__OBJECTIVE__. Please output the data below exactly as given, starting at its first line and stopping after the line that contains "of the body.".

## Start DATA PROVIDED

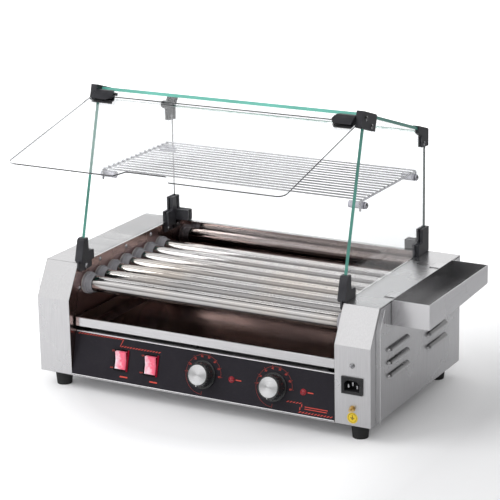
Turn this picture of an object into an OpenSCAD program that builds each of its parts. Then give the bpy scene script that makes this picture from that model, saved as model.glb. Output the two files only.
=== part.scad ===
// Counter-top hot dog roller grill with a glass hood, a bun shelf and a side tray.
// X runs along the rollers, Y from the front to the back, and Z up from the counter.
// The origin is on the counter, below the middle of the body.

/* [Body] */
// Width over both side housings
body_w = 580; // [520:1:640]
// Depth of the side housings
body_d = 326; // [310:1:350]
// Height of the side housings above the counter
body_top = 201.2; // [196:0.1:212]
// Width of one side housing
housing_w = 58.6; // [52:0.1:66]
// Height at which the housing's sloped shoulder starts
shoulder_z = 147.3; // [135:0.1:160]
// Depth of the sloped shoulder
shoulder_d = 30.8; // [24:0.1:36]
// Thickness of the folded steel sheet
sheet = 1.2; // [0.8:0.1:1.6]
// Height of a rubber foot
foot_h = 25; // [18:0.5:32]
// Diameter of a foot where it meets the base
foot_d = 29; // [24:0.5:34]
// Distance of a foot's centre from the housing's outer side
foot_inset_x = 28; // [20:0.5:36]
// Distance of a foot's centre from the front and the back
foot_inset_y = 24; // [20:0.5:30]
// Distance of the bright back wall from the back of the body
back_gap = 11; // [9:0.5:16]

/* [Side covers] */
// Thickness of a side cover
cover_t = 1; // [0.8:0.1:1.4]
// Width of the housing's side fold that shows in front of the cover
cover_inset = 16; // [12:0.5:20]
// Length of a louvre
louvre_l = 75; // [60:1:84]
// Radius of a louvre's hood
louvre_r = 7; // [5:0.5:8]
// Height of the lowest row of louvres
louvre_z = 85.5; // [76:0.5:92]
// Distance between rows of louvres
louvre_pitch = 20.5; // [18:0.5:22]

/* [Control panel] */
// Height of the panel's lower edge
panel_z0 = 26.4; // [26.4:0.1:30]
// Height of the panel's upper edge
panel_z1 = 95; // [92:0.1:98]
// How far the panel's upper edge stands behind the lower one
panel_set = 19.6; // [14:0.1:24]
// Thickness of the black facing on the panel
facing_t = 0.6; // [0.4:0.1:1]
// Height of the knobs, lamps and switches along the panel
control_up = 35.5; // [32:0.5:39]
// Distance of the front rollers' knob from the body's middle
knob_x = 4; // [0:0.5:10]
// Distance between the two knobs
knob_gap = 122; // [110:1:130]
// Diameter of a knob's skirt
knob_d = 44; // [36:0.5:48]
// Diameter of a knob's metal face
face_d = 31.5; // [28:0.5:34]
// How far a knob stands out of the panel
knob_h = 20; // [16:0.5:24]
// Diameter of a knob's shaft
shaft_d = 6; // [5:0.5:7]
// Distance of a lamp from its knob
lamp_gap = 49.5; // [44:0.5:54]
// Diameter of a lamp
lamp_d = 10; // [8:0.5:12]
// Distance of the first switch from the body's middle
switch_x = 143; // [138:0.5:150]
// Distance between the two switches
switch_gap = 54; // [44:0.5:60]
// Width of a switch's bezel
bezel_w = 25; // [24:0.5:30]
// Height of a switch's bezel
bezel_h = 33.5; // [33:0.5:38]
// Width of a rocker
rocker_w = 19.5; // [16:0.5:20.5]
// Height of a rocker
rocker_h = 27; // [24:0.5:28]
// Angle that a rocker turns through
rocker_turn = 16; // [10:1:18]

/* [Rollers and drive] */
// Number of rollers
roller_n = 7; // [5:1:7]
// Diameter of a roller
roller_d = 25; // [22:0.1:26]
// Wall of a roller tube
roller_wall = 1.5; // [1:0.1:2.5]
// Height of the rollers' axes
roller_z = 163; // [160:0.5:166]
// Distance of the first roller's axis behind the front
roller_y = 55; // [52:0.5:62]
// Distance between the axes of two rollers
roller_pitch = 36.7; // [36:0.05:37.5]
// Diameter of a roller's end collar
collar_d = 35; // [30:0.5:35.4]
// Length of a roller's end collar
collar_l = 14; // [10:0.5:18]
// Radial clearance of each running fit
run_fit = 0.05; // [0.02:0.01:0.08]
// Pitch of the drive chain
chain_pitch = 6.35; // [6.35:0.01:6.36]
// Teeth on a roller's sprocket
roller_teeth = 15; // [13:1:15]
// Teeth on the motor's sprocket
motor_teeth = 12; // [11:1:14]
// Height of the motor's shaft before the chain is cut to whole links
motor_z = 62; // [56:0.5:66]
// Distance of the motor's shaft behind the front
motor_y = 165; // [150:1:180]
// Diameter of a heater rod
heater_d = 8; // [6:0.5:10]

/* [Trays and shelf] */
// Height of the drip tray's front lip
lip_h = 13.5; // [11:0.5:15]
// Distance of the drip tray's lip behind the front
lip_y = 14; // [8:0.5:18]
// Thickness of the trays' sheet
tray_t = 1; // [0.8:0.1:1.2]
// Width of the utensil tray
utensil_w = 61; // [50:0.5:80]
// Length of the utensil tray
utensil_l = 220.6; // [180:0.5:240]
// Height of the utensil tray at its front
utensil_h = 38.7; // [30:0.5:44]
// How much the utensil tray's floor rises to the back
utensil_rise = 9; // [4:0.5:12]
// Height of the bun shelf's posts
post_z = 329; // [310:0.5:335]
// Diameter of a shelf post
post_d = 11; // [10:0.5:16]
// Length of a shelf post
post_l = 22; // [20:0.5:30]
// Diameter of the shelf's cross wires
wire_d = 2.5; // [2:0.1:4]
// Diameter of the shelf's side rails
rail_d = 3.5; // [3:0.1:6]
// Number of cross wires on the shelf
wire_n = 15; // [8:1:18]

/* [Glass hood] */
// Thickness of the glass
glass_t = 5; // [4:0.5:6]
// Height of the hood's front edge
hood_top = 463.5; // [440:0.5:480]
// Distance of the hood's top front edge behind the body's front
hood_y = 107; // [95:0.5:115]
// Distance of the side panes' foot behind the body's front
pane_foot_y = 34.5; // [33:0.5:38]
// Slope of the top glass, in degrees
top_slope = 18; // [12:0.5:20]
// Distance of the back glass from the back of the body
pane_back_gap = 3.4; // [3:0.1:5]
// Thickness of the front door
door_t = 4; // [3:0.5:5]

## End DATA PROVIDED

__COMPLETE OUTPUT__.
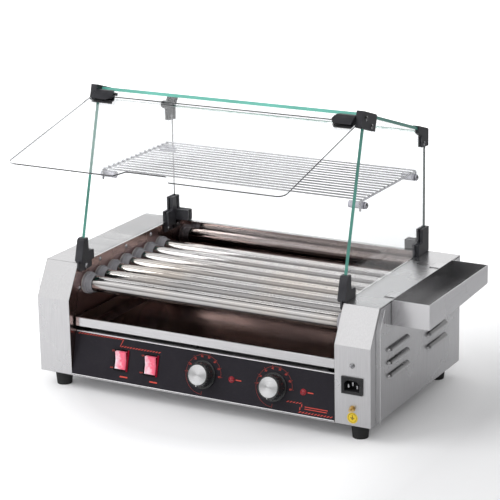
Turn this picture of an object into an OpenSCAD program that builds each of its parts. Then give the bpy scene script that makes this picture from that model, saved as model.glb. Output the two files only.
=== part.scad ===
// Counter-top hot dog roller grill with a glass hood, a bun shelf and a side tray.
// X runs along the rollers, Y from the front to the back, and Z up from the counter.
// The origin is on the counter, below the middle of the body.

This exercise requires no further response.